The quick ratio is most valuable during economic downturns or periods of financial stress, when inventory values can decline sharply and receivables may become harder to collect. In stable times, the current ratio and quick ratio tell similar stories; in stressed environments, the gap between them becomes informative.

Formula

Quick Ratio = (Current Assets - Inventory - Prepaid Expenses) / Current Liabilities

How GeminIQ calculates this metric

GeminIQ subtracts both Inventory and Prepaid Expenses from Current Assets before dividing by Current Liabilities. All three inputs are sourced directly from the company's SEC filing via their XBRL tags.

Some platforms only subtract inventory and not prepaid expenses, which produces a slightly higher and less conservative quick ratio. GeminIQ's calculation follows the stricter definition.

FAQ

Q: What is a good quick ratio?

A: A quick ratio of 1.0 or higher is generally considered adequate, meaning the company has enough liquid assets to cover its short-term obligations without relying on inventory sales.

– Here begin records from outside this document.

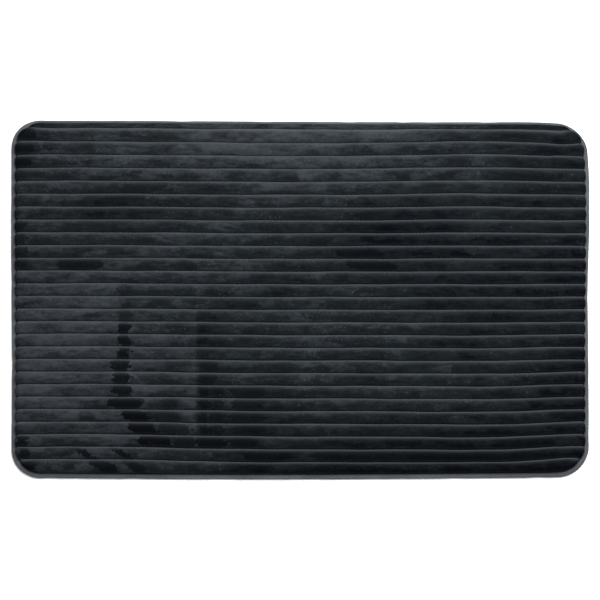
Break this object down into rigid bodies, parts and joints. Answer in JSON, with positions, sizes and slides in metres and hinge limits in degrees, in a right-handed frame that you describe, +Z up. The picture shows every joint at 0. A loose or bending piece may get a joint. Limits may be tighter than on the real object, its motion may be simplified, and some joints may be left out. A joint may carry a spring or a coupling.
{
  "type": "bath mat",
  "caption": "Rectangular memory foam bath mat with rounded corners, a channel-quilted plush cover in parallel ribs, a bound edge and a non-slip backing.",
  "frame": {"origin": "centre of the mat's underside, on the surface that it lies on", "axes": "+X along the ribs and the mat's length, +Y across the ribs towards the edge with the narrow first rib, +Z up through the mat's thickness"},
  "size_m": [0.8, 0.5, 0.018],
  "materials": {
    "plush": "dark charcoal cut-pile polyester plush, soft and matt with a pale sheen at grazing angles",
    "binding": "charcoal plush tape, folded over the edge, lighter than the ribs",
    "grip_backing": "dark woven polyester cloth with small moulded grip dots",
    "memory_foam": "open-cell slow-recovery polyurethane foam, off-white, matt",
    "scrim": "white spun-bonded non-woven",
    "thread": "charcoal spun polyester sewing thread"
  },
  "bodies": {
    "root": {"top_cover": "plush", "edge_binding": "binding", "grip_backing": "grip_backing", "memory_foam_core": "memory_foam", "quilt_scrim": "scrim", "binding_stitch": "thread", "channel_stitch_01": "thread", "channel_stitch_02": "thread", "channel_stitch_03": "thread", "channel_stitch_04": "thread", "channel_stitch_05": "thread", "channel_stitch_06": "thread", "channel_stitch_07": "thread", "channel_stitch_08": "thread", "channel_stitch_09": "thread", "channel_stitch_10": "thread", "channel_stitch_11": "thread", "channel_stitch_12": "thread", "channel_stitch_13": "thread", "channel_stitch_14": "thread", "channel_stitch_15": "thread", "channel_stitch_16": "thread", "channel_stitch_17": "thread", "channel_stitch_18": "thread", "channel_stitch_19": "thread", "channel_stitch_20": "thread", "channel_stitch_21": "thread", "channel_stitch_22": "thread", "channel_stitch_23": "thread", "channel_stitch_24": "thread", "channel_stitch_25": "thread", "channel_stitch_26": "thread", "channel_stitch_27": "thread"}
  },
  "joints": []
}
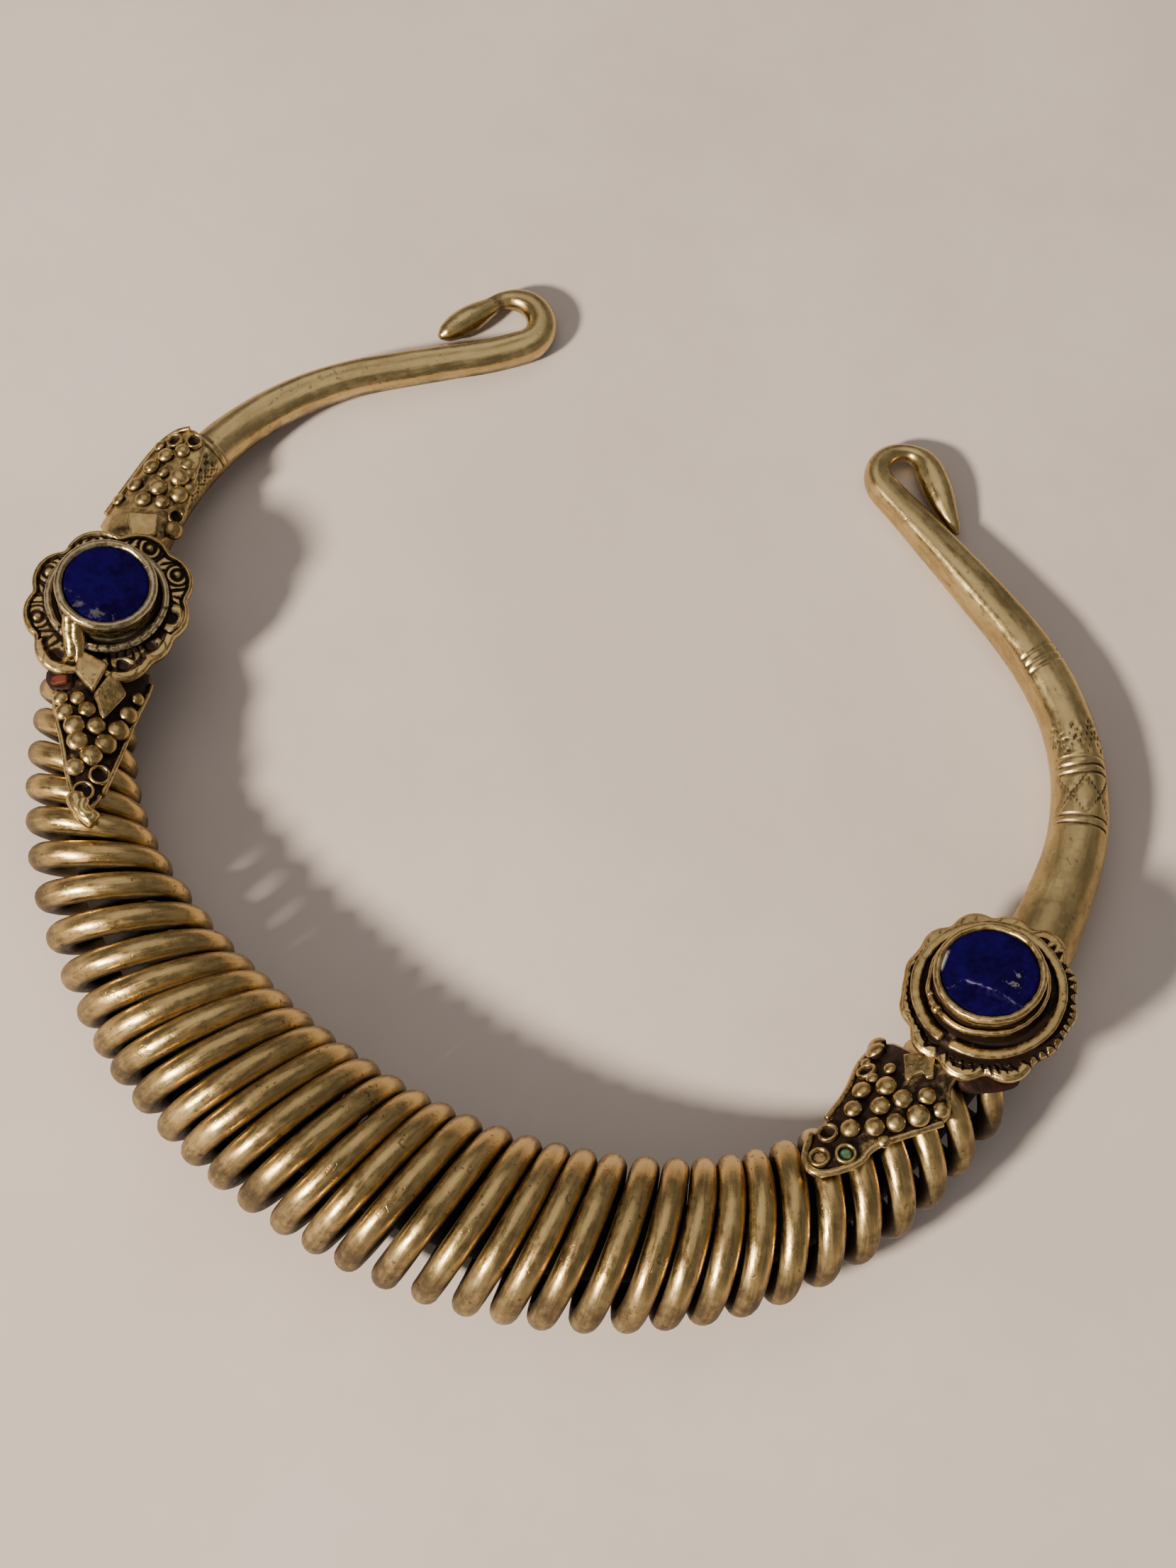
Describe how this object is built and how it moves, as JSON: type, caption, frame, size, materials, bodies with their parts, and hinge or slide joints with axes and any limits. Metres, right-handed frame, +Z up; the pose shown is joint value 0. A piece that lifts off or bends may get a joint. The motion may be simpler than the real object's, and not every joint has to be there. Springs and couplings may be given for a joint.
{
  "type": "spiral choker",
  "caption": "Rigid open neck ring with a thick wire spring round a core rod, two forged arms ending in curled hooks, and a round blue stone in a stepped setting at each end of the spring.",
  "frame": {"origin": "on the surface it lies on, below the middle of its outline seen from above", "axes": "+Y from the spring at the front to the hooks at the back, +X to the arm with the engraved bands, +Z up"},
  "size_m": [0.1634, 0.1534, 0.0244],
  "materials": {
    "arm_metal": "worn, polished on the ridges",
    "wire_metal": "worn, dark in the gaps",
    "setting_metal": "tarnished, dark between the grains",
    "lapis": "polished flat stone with grey flecks",
    "red_chip": "opaque chip",
    "green_inlay": "opaque inlay",
    "resin": "dark natural resin"
  },
  "bodies": {
    "root": {"left_arm": "arm_metal", "left_arm_leaf": "setting_metal", "left_medallion": "setting_metal", "left_stone": "lapis", "left_coil_leaf": "setting_metal", "left_bed": "resin", "left_chip": "red_chip", "spiral_wire_1": "wire_metal", "spiral_wire_2": "wire_metal", "spiral_wire_3": "wire_metal", "spiral_wire_4": "wire_metal", "core_rod": "wire_metal", "right_coil_leaf": "setting_metal", "right_inlay": "green_inlay", "right_medallion": "setting_metal", "right_stone": "lapis", "right_bed": "resin", "right_arm": "arm_metal"}
  },
  "joints": []
}
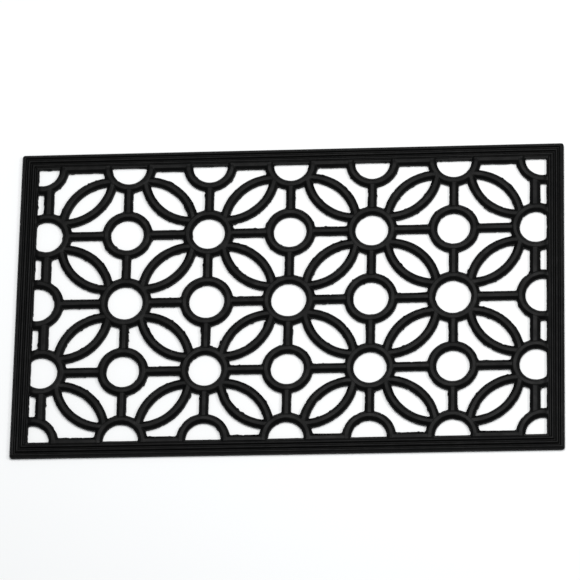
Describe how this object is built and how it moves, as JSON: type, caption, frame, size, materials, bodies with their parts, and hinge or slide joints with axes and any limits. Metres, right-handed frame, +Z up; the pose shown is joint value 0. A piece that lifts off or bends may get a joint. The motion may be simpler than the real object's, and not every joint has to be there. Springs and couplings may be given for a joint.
{
  "type": "door mat",
  "caption": "Openwork moulded rubber scraper door mat: a ribbed rectangular border round a lattice of rings, bars and pointed petals that lets dirt and water fall through.",
  "frame": {"origin": "middle of the underside, on the floor plane", "axes": "+X along the length to the right, +Y to the back edge, +Z up out of the tread face"},
  "size_m": [0.76, 0.452, 0.008],
  "materials": {
    "rubber": "satin black moulded rubber with a fine mould grain and traces of pale dust"
  },
  "bodies": {
    "root": {"corner_rings": "rubber", "cross_bars_r1": "rubber", "cross_bars_r2": "rubber", "cross_bars_r3": "rubber", "cross_bars_r4": "rubber", "edge_bars_left": "rubber", "edge_bars_right": "rubber", "half_rings_back": "rubber", "half_rings_front": "rubber", "long_bars_r1": "rubber", "long_bars_r2": "rubber", "long_bars_r3": "rubber", "part_rings_left": "rubber", "part_rings_right": "rubber", "petal_r1_c1": "rubber", "petal_r1_c2": "rubber", "petal_r1_c3": "rubber", "petal_r1_c4": "rubber", "petal_r1_c5": "rubber", "petal_r1_c6": "rubber", "petal_r2_c1": "rubber", "petal_r2_c2": "rubber", "petal_r2_c3": "rubber", "petal_r2_c4": "rubber", "petal_r2_c5": "rubber", "petal_r2_c6": "rubber", "petal_r3_c1": "rubber", "petal_r3_c2": "rubber", "petal_r3_c3": "rubber", "petal_r3_c4": "rubber", "petal_r3_c5": "rubber", "petal_r3_c6": "rubber", "petal_r4_c1": "rubber", "petal_r4_c2": "rubber", "petal_r4_c3": "rubber", "petal_r4_c4": "rubber", "petal_r4_c5": "rubber", "petal_r4_c6": "rubber", "rail_back": "rubber", "rail_front": "rubber", "rail_left": "rubber", "rail_right": "rubber", "ring_r1_c1": "rubber", "ring_r1_c2": "rubber", "ring_r1_c3": "rubber", "ring_r1_c4": "rubber", "ring_r1_c5": "rubber", "ring_r2_c1": "rubber", "ring_r2_c2": "rubber", "ring_r2_c3": "rubber", "ring_r2_c4": "rubber", "ring_r2_c5": "rubber", "ring_r3_c1": "rubber", "ring_r3_c2": "rubber", "ring_r3_c3": "rubber", "ring_r3_c4": "rubber", "ring_r3_c5": "rubber"}
  },
  "joints": []
}
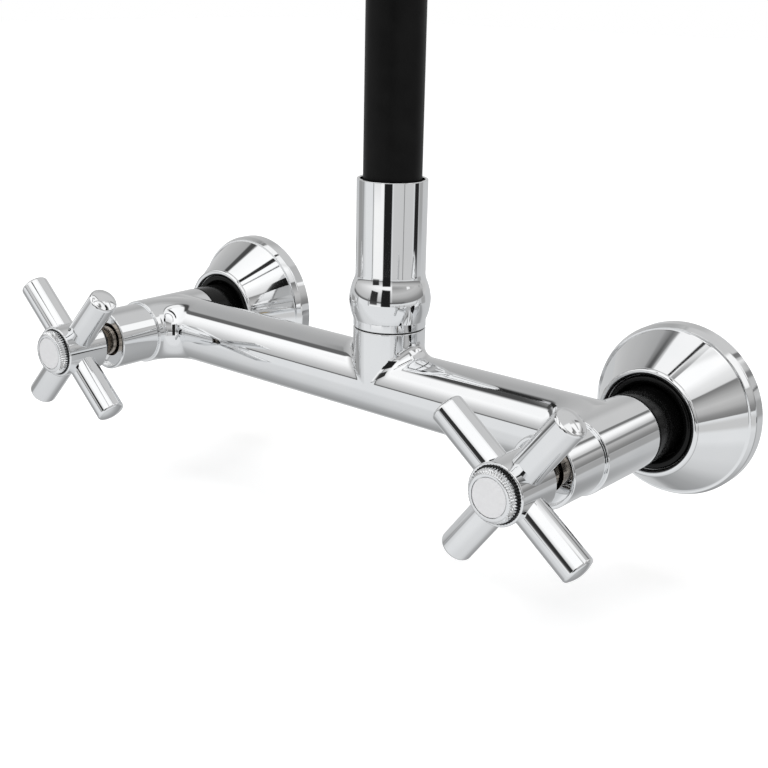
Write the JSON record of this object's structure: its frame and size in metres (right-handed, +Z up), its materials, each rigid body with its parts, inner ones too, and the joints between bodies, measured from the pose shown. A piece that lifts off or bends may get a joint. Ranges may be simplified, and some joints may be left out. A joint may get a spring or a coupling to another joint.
{
  "type": "wall mixer tap",
  "caption": "Chrome wall mixer with a tubular body, conical wall flanges, cross handles and a black flexible gooseneck spout that swivels and bends.",
  "frame": {"origin": "on the wall's face, midway between the two inlets, at the height of the body's axis", "axes": "+X along the body from the hot to the cold side, +Y into the wall, +Z up along the spout column"},
  "size_m": [0.2582, 0.244, 0.336],
  "materials": {
    "chrome": "polished chrome plate",
    "brass": "machined",
    "nickel": "nickel-plated brass",
    "steel": "stainless",
    "ceramic": "lapped",
    "black_rubber": "smooth",
    "seal_rubber": "smooth",
    "fibre": "pressed fibre",
    "hose": "satin silicone",
    "water_tube": "extruded",
    "plastic": "moulded",
    "satin_disc": "satin"
  },
  "bodies": {
    "mixer": {"body_casting": "chrome", "hot_inlet_nipple": "brass", "hot_inlet_washer": "fibre", "hot_flange_ring": "black_rubber", "hot_seat_seal": "seal_rubber", "hot_fixed_disc": "ceramic", "hot_headpart_body": "nickel", "hot_gland_ring": "seal_rubber", "hot_bonnet_collar": "chrome", "cold_inlet_nipple": "brass", "cold_inlet_washer": "fibre", "cold_flange_ring": "black_rubber", "cold_seat_seal": "seal_rubber", "cold_fixed_disc": "ceramic", "cold_headpart_body": "nickel", "cold_gland_ring": "seal_rubber", "cold_bonnet_collar": "chrome", "bearing_washer": "plastic", "catch_screw": "steel"},
    "hot_handle": {"hot_turning_disc": "ceramic", "hot_spindle": "brass", "hot_spindle_rings": "seal_rubber", "hot_spindle_clip": "steel", "hot_handle_hub": "chrome", "hot_handle_arms": "chrome", "hot_handle_screw": "steel", "hot_index_cap": "chrome", "hot_index_disc": "satin_disc"},
    "cold_handle": {"cold_turning_disc": "ceramic", "cold_spindle": "brass", "cold_spindle_rings": "seal_rubber", "cold_spindle_clip": "steel", "cold_handle_hub": "chrome", "cold_handle_arms": "chrome", "cold_handle_screw": "steel", "cold_index_cap": "chrome", "cold_index_disc": "satin_disc"},
    "hot_flange": {"hot_wall_flange": "chrome"},
    "cold_flange": {"cold_wall_flange": "chrome"},
    "spout": {"trim_ring": "chrome", "spout_base": "chrome", "spout_stem": "brass", "stem_rings": "seal_rubber", "hose_connector": "brass", "hose_riser": "hose", "core_riser": "steel", "water_riser": "water_tube"},
    "spout_arch": {"hose_arch": "hose", "core_arch": "steel", "water_arch": "water_tube"},
    "nozzle": {"hose_tail": "hose", "core_tail": "steel", "water_tail": "water_tube", "nozzle_body": "chrome", "aerator_ring": "chrome", "aerator_insert": "plastic", "aerator_washer": "seal_rubber"}
  },
  "joints": [
    {"name": "hot_handle_turn", "type": "hinge", "parent": "mixer", "child": "hot_handle", "pos_m": [-0.1, -0.0976, 0], "axis": [0, -1, 0], "range_deg": [0, 90]},
    {"name": "cold_handle_turn", "type": "hinge", "parent": "mixer", "child": "cold_handle", "pos_m": [0.1, -0.0976, 0], "axis": [0, 1, 0], "range_deg": [0, 90]},
    {"name": "spout_swivel", "type": "hinge", "parent": "mixer", "child": "spout", "pos_m": [0.012, -0.047, 0.0207], "axis": [0, 0, 1], "range_deg": [-95, 95]},
    {"name": "spout_bend", "type": "hinge", "parent": "spout", "child": "spout_arch", "pos_m": [0.012, -0.047, 0.198], "axis": [1, 0, 0], "range_deg": [-25, 25]},
    {"name": "nozzle_bend", "type": "hinge", "parent": "spout_arch", "child": "nozzle", "pos_m": [0.012, -0.217, 0.192], "axis": [1, 0, 0], "range_deg": [-25, 25]},
    {"name": "hot_flange_slide", "type": "slide", "parent": "mixer", "child": "hot_flange", "axis": [0, -1, 0], "range_m": [0, 0.008]},
    {"name": "cold_flange_slide", "type": "slide", "parent": "mixer", "child": "cold_flange", "axis": [0, -1, 0], "range_m": [0, 0.008]}
  ]
}
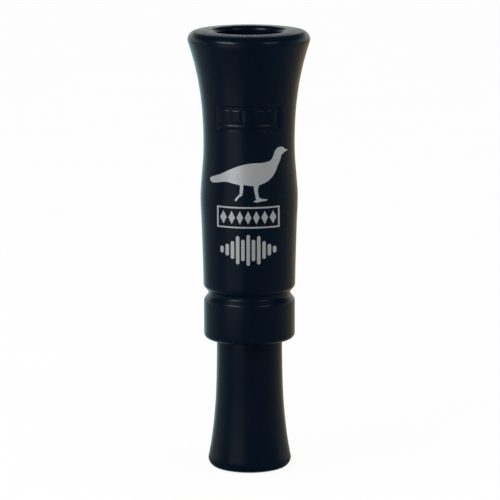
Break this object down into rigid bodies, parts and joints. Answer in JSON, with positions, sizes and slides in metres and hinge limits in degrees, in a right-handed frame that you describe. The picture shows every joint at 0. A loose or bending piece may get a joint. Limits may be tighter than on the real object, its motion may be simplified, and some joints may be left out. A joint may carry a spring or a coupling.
{
  "type": "mouth-blown reed game call",
  "caption": "Black moulded reed call: a lipped, waisted barrel pushed onto a bell-ended insert that holds a tone board, reed and wedge.",
  "frame": {"origin": "centre of the insert's bell rim, where the call stands", "axes": "+Z along the call's axis from the bell to the mouth; -Y is the front, which carries the recessed panel and the print"},
  "size_m": [0.035, 0.035, 0.1273],
  "materials": {
    "barrel_plastic": "satin",
    "insert_plastic": "satin",
    "tone_board_plastic": "satin",
    "reed_film": "satin",
    "ring_rubber": "matte",
    "wedge_cork": "matte",
    "silver_print": "satin"
  },
  "bodies": {
    "insert": {"insert": "insert_plastic", "tone_board": "tone_board_plastic", "wedge": "wedge_cork", "reed_root": "reed_film"},
    "reed": {"reed_tongue": "reed_film"},
    "seals": {"o_ring_lower": "ring_rubber", "o_ring_upper": "ring_rubber"},
    "barrel": {"barrel": "barrel_plastic"}
  },
  "joints": [
    {"name": "reed_flex", "type": "hinge", "parent": "insert", "child": "reed", "pos_m": [0, -0.00108, 0.06785], "axis": [1, 0, 0], "range_deg": [-1.8, 3], "stiffness_Nm_per_rad": 0.005},
    {"name": "barrel_twist", "type": "hinge", "parent": "insert", "child": "seals", "pos_m": [0, 0, 0.05], "axis": [0, 0, 1], "continuous": true},
    {"name": "barrel_pull", "type": "slide", "parent": "seals", "child": "barrel", "axis": [0, 0, 1], "range_m": [0, 0.072]}
  ]
}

Technology and software companies often have quick ratios well above 1.0 because their business model generates cash without requiring significant physical inventory. Manufacturing and retail companies typically have lower quick ratios because a large portion of their current assets are tied up in inventory.

Q: Why does GeminIQ subtract prepaid expenses in the quick ratio?

A: Prepaid expenses - such as prepaid insurance, prepaid rent, or prepaid licenses - are classified as current assets on the balance sheet, but they cannot be converted to cash. They represent services already paid for that will be consumed over time. Subtracting them produces a more conservative and accurate picture of how much truly liquid capital the company has available to meet short-term obligations.

Q: Why might quick ratio values differ between financial platforms?

A: The most common reason is disagreement about what to subtract from current assets. Some platforms subtract only inventory. GeminIQ subtracts both inventory and prepaid expenses. Additionally, if a platform's data aggregator has reclassified items between current and non-current categories during normalization, both the numerator and denominator of the ratio can change.